=== To do ===
Repeat each record below exactly as given.

— BEGIN —

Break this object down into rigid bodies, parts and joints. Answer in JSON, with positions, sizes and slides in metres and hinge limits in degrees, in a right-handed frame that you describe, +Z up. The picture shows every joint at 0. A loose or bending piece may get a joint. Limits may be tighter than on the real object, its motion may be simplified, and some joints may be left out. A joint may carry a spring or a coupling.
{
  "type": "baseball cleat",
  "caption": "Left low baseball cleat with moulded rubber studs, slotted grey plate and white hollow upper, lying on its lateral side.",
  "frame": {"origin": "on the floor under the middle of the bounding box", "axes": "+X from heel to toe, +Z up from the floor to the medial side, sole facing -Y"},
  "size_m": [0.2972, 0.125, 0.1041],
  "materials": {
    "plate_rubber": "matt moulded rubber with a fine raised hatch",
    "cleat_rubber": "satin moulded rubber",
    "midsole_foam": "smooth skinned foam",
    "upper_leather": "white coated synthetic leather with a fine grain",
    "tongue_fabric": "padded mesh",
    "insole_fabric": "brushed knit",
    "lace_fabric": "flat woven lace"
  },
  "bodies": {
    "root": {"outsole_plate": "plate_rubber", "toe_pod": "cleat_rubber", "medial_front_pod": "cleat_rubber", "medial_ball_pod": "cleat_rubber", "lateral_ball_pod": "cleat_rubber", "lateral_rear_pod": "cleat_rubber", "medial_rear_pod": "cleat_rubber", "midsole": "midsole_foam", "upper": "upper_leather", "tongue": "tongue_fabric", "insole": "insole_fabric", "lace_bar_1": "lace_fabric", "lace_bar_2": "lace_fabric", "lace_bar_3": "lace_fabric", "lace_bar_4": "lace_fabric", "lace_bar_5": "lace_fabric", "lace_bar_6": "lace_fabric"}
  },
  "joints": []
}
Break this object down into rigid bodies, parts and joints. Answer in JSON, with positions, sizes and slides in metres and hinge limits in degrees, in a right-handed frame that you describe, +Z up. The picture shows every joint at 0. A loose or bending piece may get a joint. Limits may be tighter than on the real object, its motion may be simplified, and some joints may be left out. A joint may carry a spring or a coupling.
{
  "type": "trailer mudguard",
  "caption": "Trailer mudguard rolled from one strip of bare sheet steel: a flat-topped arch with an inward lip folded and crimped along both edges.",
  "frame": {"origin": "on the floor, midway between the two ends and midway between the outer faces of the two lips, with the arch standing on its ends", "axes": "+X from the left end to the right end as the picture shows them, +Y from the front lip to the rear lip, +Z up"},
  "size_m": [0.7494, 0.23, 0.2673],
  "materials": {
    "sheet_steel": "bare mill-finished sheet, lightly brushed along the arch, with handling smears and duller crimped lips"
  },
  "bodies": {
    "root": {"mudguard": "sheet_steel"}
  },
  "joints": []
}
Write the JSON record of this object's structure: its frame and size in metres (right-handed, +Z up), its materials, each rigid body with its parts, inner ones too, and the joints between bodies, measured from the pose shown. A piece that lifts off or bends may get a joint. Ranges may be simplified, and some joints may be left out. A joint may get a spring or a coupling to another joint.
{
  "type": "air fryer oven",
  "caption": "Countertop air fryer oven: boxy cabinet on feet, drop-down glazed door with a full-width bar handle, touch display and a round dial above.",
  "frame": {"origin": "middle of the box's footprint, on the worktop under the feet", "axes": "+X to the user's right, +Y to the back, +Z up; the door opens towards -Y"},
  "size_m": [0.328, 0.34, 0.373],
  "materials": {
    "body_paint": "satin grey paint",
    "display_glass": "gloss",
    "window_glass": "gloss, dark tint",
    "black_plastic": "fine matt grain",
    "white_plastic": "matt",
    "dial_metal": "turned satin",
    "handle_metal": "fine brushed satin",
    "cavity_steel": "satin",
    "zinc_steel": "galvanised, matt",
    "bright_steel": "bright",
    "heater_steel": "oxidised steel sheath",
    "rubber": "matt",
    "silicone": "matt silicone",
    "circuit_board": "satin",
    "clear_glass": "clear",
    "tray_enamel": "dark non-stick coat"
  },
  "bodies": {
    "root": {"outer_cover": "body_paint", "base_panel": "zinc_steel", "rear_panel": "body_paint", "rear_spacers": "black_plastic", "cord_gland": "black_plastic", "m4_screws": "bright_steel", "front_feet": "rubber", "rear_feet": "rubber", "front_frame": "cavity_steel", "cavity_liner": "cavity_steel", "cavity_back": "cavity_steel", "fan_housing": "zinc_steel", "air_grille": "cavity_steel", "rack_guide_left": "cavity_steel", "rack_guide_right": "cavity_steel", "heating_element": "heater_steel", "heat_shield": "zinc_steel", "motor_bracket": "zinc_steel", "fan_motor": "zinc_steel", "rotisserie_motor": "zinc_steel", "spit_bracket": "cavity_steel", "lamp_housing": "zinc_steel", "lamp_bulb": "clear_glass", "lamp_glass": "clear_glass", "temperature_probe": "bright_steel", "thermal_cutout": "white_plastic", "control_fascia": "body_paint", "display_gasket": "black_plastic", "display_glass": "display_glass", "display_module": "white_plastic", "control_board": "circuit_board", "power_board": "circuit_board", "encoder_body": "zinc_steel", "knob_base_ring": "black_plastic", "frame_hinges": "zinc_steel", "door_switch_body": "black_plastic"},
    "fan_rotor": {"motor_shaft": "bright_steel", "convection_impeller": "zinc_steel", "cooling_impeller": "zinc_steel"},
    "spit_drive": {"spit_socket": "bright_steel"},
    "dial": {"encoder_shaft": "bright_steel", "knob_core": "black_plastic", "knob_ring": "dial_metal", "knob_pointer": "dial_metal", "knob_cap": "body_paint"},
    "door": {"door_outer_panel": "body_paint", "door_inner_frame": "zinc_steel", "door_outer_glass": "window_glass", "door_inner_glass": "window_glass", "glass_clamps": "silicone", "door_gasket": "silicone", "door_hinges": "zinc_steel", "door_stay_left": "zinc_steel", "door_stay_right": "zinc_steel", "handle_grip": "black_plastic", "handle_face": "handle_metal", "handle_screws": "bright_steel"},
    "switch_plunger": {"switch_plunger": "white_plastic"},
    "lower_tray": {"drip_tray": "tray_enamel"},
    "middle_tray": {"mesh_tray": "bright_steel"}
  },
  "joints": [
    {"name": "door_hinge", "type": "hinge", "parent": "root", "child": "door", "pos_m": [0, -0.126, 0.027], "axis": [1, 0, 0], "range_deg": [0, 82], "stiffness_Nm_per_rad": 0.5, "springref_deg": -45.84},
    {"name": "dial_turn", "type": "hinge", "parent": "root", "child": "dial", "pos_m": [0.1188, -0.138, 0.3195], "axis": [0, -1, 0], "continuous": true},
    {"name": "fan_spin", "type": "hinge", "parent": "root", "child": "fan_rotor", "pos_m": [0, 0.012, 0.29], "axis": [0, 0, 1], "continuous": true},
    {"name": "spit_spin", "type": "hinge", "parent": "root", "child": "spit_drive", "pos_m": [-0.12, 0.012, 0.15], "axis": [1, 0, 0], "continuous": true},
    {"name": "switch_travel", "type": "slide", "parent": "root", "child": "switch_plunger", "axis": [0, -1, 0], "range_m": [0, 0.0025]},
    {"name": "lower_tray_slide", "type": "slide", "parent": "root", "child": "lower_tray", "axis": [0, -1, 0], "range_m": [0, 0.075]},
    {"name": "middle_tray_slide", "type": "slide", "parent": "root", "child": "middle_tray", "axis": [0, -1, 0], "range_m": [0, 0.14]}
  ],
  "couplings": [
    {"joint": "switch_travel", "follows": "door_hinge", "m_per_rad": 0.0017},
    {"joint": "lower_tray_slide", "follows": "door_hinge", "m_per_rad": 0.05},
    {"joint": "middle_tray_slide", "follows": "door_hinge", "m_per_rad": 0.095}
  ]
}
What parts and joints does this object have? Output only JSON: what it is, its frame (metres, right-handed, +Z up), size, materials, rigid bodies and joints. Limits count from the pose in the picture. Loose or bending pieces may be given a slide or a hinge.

— END —

=== Finished task ===
Break this object down into rigid bodies, parts and joints. Answer in JSON, with positions, sizes and slides in metres and hinge limits in degrees, in a right-handed frame that you describe, +Z up. The picture shows every joint at 0. A loose or bending piece may get a joint. Limits may be tighter than on the real object, its motion may be simplified, and some joints may be left out. A joint may carry a spring or a coupling.
{
  "type": "baseball cleat",
  "caption": "Left low baseball cleat with moulded rubber studs, slotted grey plate and white hollow upper, lying on its lateral side.",
  "frame": {"origin": "on the floor under the middle of the bounding box", "axes": "+X from heel to toe, +Z up from the floor to the medial side, sole facing -Y"},
  "size_m": [0.2972, 0.125, 0.1041],
  "materials": {
    "plate_rubber": "matt moulded rubber with a fine raised hatch",
    "cleat_rubber": "satin moulded rubber",
    "midsole_foam": "smooth skinned foam",
    "upper_leather": "white coated synthetic leather with a fine grain",
    "tongue_fabric": "padded mesh",
    "insole_fabric": "brushed knit",
    "lace_fabric": "flat woven lace"
  },
  "bodies": {
    "root": {"outsole_plate": "plate_rubber", "toe_pod": "cleat_rubber", "medial_front_pod": "cleat_rubber", "medial_ball_pod": "cleat_rubber", "lateral_ball_pod": "cleat_rubber", "lateral_rear_pod": "cleat_rubber", "medial_rear_pod": "cleat_rubber", "midsole": "midsole_foam", "upper": "upper_leather", "tongue": "tongue_fabric", "insole": "insole_fabric", "lace_bar_1": "lace_fabric", "lace_bar_2": "lace_fabric", "lace_bar_3": "lace_fabric", "lace_bar_4": "lace_fabric", "lace_bar_5": "lace_fabric", "lace_bar_6": "lace_fabric"}
  },
  "joints": []
}
Break this object down into rigid bodies, parts and joints. Answer in JSON, with positions, sizes and slides in metres and hinge limits in degrees, in a right-handed frame that you describe, +Z up. The picture shows every joint at 0. A loose or bending piece may get a joint. Limits may be tighter than on the real object, its motion may be simplified, and some joints may be left out. A joint may carry a spring or a coupling.
{
  "type": "trailer mudguard",
  "caption": "Trailer mudguard rolled from one strip of bare sheet steel: a flat-topped arch with an inward lip folded and crimped along both edges.",
  "frame": {"origin": "on the floor, midway between the two ends and midway between the outer faces of the two lips, with the arch standing on its ends", "axes": "+X from the left end to the right end as the picture shows them, +Y from the front lip to the rear lip, +Z up"},
  "size_m": [0.7494, 0.23, 0.2673],
  "materials": {
    "sheet_steel": "bare mill-finished sheet, lightly brushed along the arch, with handling smears and duller crimped lips"
  },
  "bodies": {
    "root": {"mudguard": "sheet_steel"}
  },
  "joints": []
}
Write the JSON record of this object's structure: its frame and size in metres (right-handed, +Z up), its materials, each rigid body with its parts, inner ones too, and the joints between bodies, measured from the pose shown. A piece that lifts off or bends may get a joint. Ranges may be simplified, and some joints may be left out. A joint may get a spring or a coupling to another joint.
{
  "type": "air fryer oven",
  "caption": "Countertop air fryer oven: boxy cabinet on feet, drop-down glazed door with a full-width bar handle, touch display and a round dial above.",
  "frame": {"origin": "middle of the box's footprint, on the worktop under the feet", "axes": "+X to the user's right, +Y to the back, +Z up; the door opens towards -Y"},
  "size_m": [0.328, 0.34, 0.373],
  "materials": {
    "body_paint": "satin grey paint",
    "display_glass": "gloss",
    "window_glass": "gloss, dark tint",
    "black_plastic": "fine matt grain",
    "white_plastic": "matt",
    "dial_metal": "turned satin",
    "handle_metal": "fine brushed satin",
    "cavity_steel": "satin",
    "zinc_steel": "galvanised, matt",
    "bright_steel": "bright",
    "heater_steel": "oxidised steel sheath",
    "rubber": "matt",
    "silicone": "matt silicone",
    "circuit_board": "satin",
    "clear_glass": "clear",
    "tray_enamel": "dark non-stick coat"
  },
  "bodies": {
    "root": {"outer_cover": "body_paint", "base_panel": "zinc_steel", "rear_panel": "body_paint", "rear_spacers": "black_plastic", "cord_gland": "black_plastic", "m4_screws": "bright_steel", "front_feet": "rubber", "rear_feet": "rubber", "front_frame": "cavity_steel", "cavity_liner": "cavity_steel", "cavity_back": "cavity_steel", "fan_housing": "zinc_steel", "air_grille": "cavity_steel", "rack_guide_left": "cavity_steel", "rack_guide_right": "cavity_steel", "heating_element": "heater_steel", "heat_shield": "zinc_steel", "motor_bracket": "zinc_steel", "fan_motor": "zinc_steel", "rotisserie_motor": "zinc_steel", "spit_bracket": "cavity_steel", "lamp_housing": "zinc_steel", "lamp_bulb": "clear_glass", "lamp_glass": "clear_glass", "temperature_probe": "bright_steel", "thermal_cutout": "white_plastic", "control_fascia": "body_paint", "display_gasket": "black_plastic", "display_glass": "display_glass", "display_module": "white_plastic", "control_board": "circuit_board", "power_board": "circuit_board", "encoder_body": "zinc_steel", "knob_base_ring": "black_plastic", "frame_hinges": "zinc_steel", "door_switch_body": "black_plastic"},
    "fan_rotor": {"motor_shaft": "bright_steel", "convection_impeller": "zinc_steel", "cooling_impeller": "zinc_steel"},
    "spit_drive": {"spit_socket": "bright_steel"},
    "dial": {"encoder_shaft": "bright_steel", "knob_core": "black_plastic", "knob_ring": "dial_metal", "knob_pointer": "dial_metal", "knob_cap": "body_paint"},
    "door": {"door_outer_panel": "body_paint", "door_inner_frame": "zinc_steel", "door_outer_glass": "window_glass", "door_inner_glass": "window_glass", "glass_clamps": "silicone", "door_gasket": "silicone", "door_hinges": "zinc_steel", "door_stay_left": "zinc_steel", "door_stay_right": "zinc_steel", "handle_grip": "black_plastic", "handle_face": "handle_metal", "handle_screws": "bright_steel"},
    "switch_plunger": {"switch_plunger": "white_plastic"},
    "lower_tray": {"drip_tray": "tray_enamel"},
    "middle_tray": {"mesh_tray": "bright_steel"}
  },
  "joints": [
    {"name": "door_hinge", "type": "hinge", "parent": "root", "child": "door", "pos_m": [0, -0.126, 0.027], "axis": [1, 0, 0], "range_deg": [0, 82], "stiffness_Nm_per_rad": 0.5, "springref_deg": -45.84},
    {"name": "dial_turn", "type": "hinge", "parent": "root", "child": "dial", "pos_m": [0.1188, -0.138, 0.3195], "axis": [0, -1, 0], "continuous": true},
    {"name": "fan_spin", "type": "hinge", "parent": "root", "child": "fan_rotor", "pos_m": [0, 0.012, 0.29], "axis": [0, 0, 1], "continuous": true},
    {"name": "spit_spin", "type": "hinge", "parent": "root", "child": "spit_drive", "pos_m": [-0.12, 0.012, 0.15], "axis": [1, 0, 0], "continuous": true},
    {"name": "switch_travel", "type": "slide", "parent": "root", "child": "switch_plunger", "axis": [0, -1, 0], "range_m": [0, 0.0025]},
    {"name": "lower_tray_slide", "type": "slide", "parent": "root", "child": "lower_tray", "axis": [0, -1, 0], "range_m": [0, 0.075]},
    {"name": "middle_tray_slide", "type": "slide", "parent": "root", "child": "middle_tray", "axis": [0, -1, 0], "range_m": [0, 0.14]}
  ],
  "couplings": [
    {"joint": "switch_travel", "follows": "door_hinge", "m_per_rad": 0.0017},
    {"joint": "lower_tray_slide", "follows": "door_hinge", "m_per_rad": 0.05},
    {"joint": "middle_tray_slide", "follows": "door_hinge", "m_per_rad": 0.095}
  ]
}
What parts and joints does this object have? Output only JSON: what it is, its frame (metres, right-handed, +Z up), size, materials, rigid bodies and joints. Limits count from the pose in the picture. Loose or bending pieces may be given a slide or a hinge.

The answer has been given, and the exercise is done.